We further studied the performance of the nanowire arrays under oblique incidence. The source was varied from θ = - 90° to 90° for the best vertical nanowire array (a = 600 nm, d = 560 nm, and β = 0°) and the best tilted nanowire array (a = 600 nm, d = 560 nm, and β = 53°). The incidence angle θ is with respect to the negative z-direction as shown in the Figure 1 schematic. Figure 4 shows the results for transverse electric (TE) waves, which are linearly polarized transverse to the plane of incidence, and transverse magnetic (TM) waves, which have linear polarization so that the magnetic field is purely transverse.

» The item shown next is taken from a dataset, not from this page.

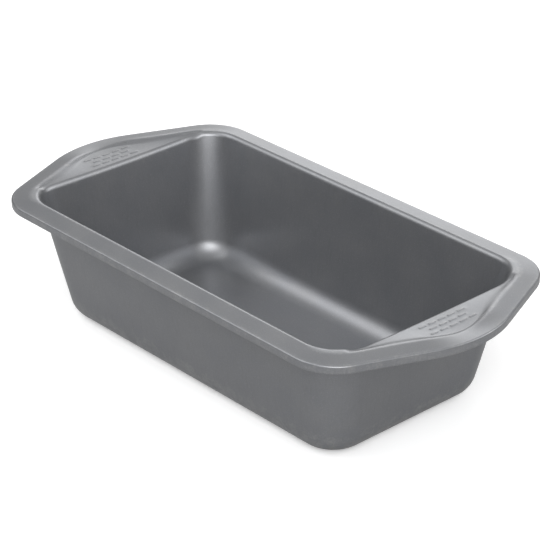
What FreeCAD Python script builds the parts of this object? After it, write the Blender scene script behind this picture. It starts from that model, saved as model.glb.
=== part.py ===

The results at an incidence angle of θ = 0° are slightly different from that above due to the use of different boundary conditions.

Figure 4

Ultimate efficiency of vertical nanowire and tilted nanowire arrays as a function of incidence angle θ . The TE polarization results for the tilted nanowire arrays are the average of the light polarized along the x-axis and the y-axis. Likewise, the TM polarization results for the tilted nanowire arrays are the average of the magnetic field along the x-axis and the y-axis. The tilted nanowire arrays consistently perform better than the vertical nanowire arrays for incidence angles under about 60°.

The performance of the vertical nanowire arrays is symmetric with respect to positive and negative incidence angles. While freestanding vertical nanowire arrays have better performance under TM-polarized incident light than TE [2, 8], our results indicate that vertical nanowire arrays on a perfect back reflector have the opposite trend where the ultimate efficiency is higher for TE polarization than TM polarization. The increased absorption under TM-polarized incident light in freestanding vertical nanowires is due to reduced transmission [24], whereas our system has no transmission due to the perfect back reflector.

In our simulations of tilted nanowires, the performance is symmetric with respect to positive and negative incidence angles for TE waves with electric field along the x-axis and TM waves with magnetic field along the y-axis. However, this symmetry is broken for TE incidence with electric field along the y-axis and TM incidence with magnetic field along the x-axis. The results shown for the tilted nanowire arrays are the average of the two orthogonal polarizations. The performance of the tilted nanowires is slightly better under positive incidence angles versus negative incidence angles, where the Poynting vector is closer to along the axis of the nanowire. In addition, the performance of the tilted nanowires is consistently higher than that of the vertical nanowire arrays for incidence angles under about 60°. For high angles of incidence, the performance of the vertical and tilted nanowires converge for both TE incidence and TM incidence.

Conclusions

We have performed a comparative study of the optical performances of tilted Si nanowire arrays on a perfectly electric conductor for photovoltaic applications using the finite difference time domain method. Our results show that the absorption enhancement in vertical nanowire arrays over Si thin films can be further improved through tilted nanowires. Optimized vertical nanowire arrays with a height of 1,000 nm have a 66.2% ultimate efficiency improvement over an ideal double-pass thin film of the equivalent amount of material. Tilted nanowire arrays, with the same amount of material, exhibit improved performance compared to vertical nanowires arrays over a broad range of tilt angles (from 38° to 72°). The optimum tilt of 53° has an improvement of 8.6% over that of the vertical nanowire arrays and 80.4% of the ideal double-pass thin film. Tilted nanowire arrays exhibit improved absorption over the infrared, visible, and ultraviolet regimes compared with vertical nanowires since the tilt allows for the excitation of additional modes besides the HE _1m modes that are excited at normal incidence. We also observed that tilted nanowire arrays have improved performance over vertical nanowire arrays over a large range of incidence angles (under about 60°).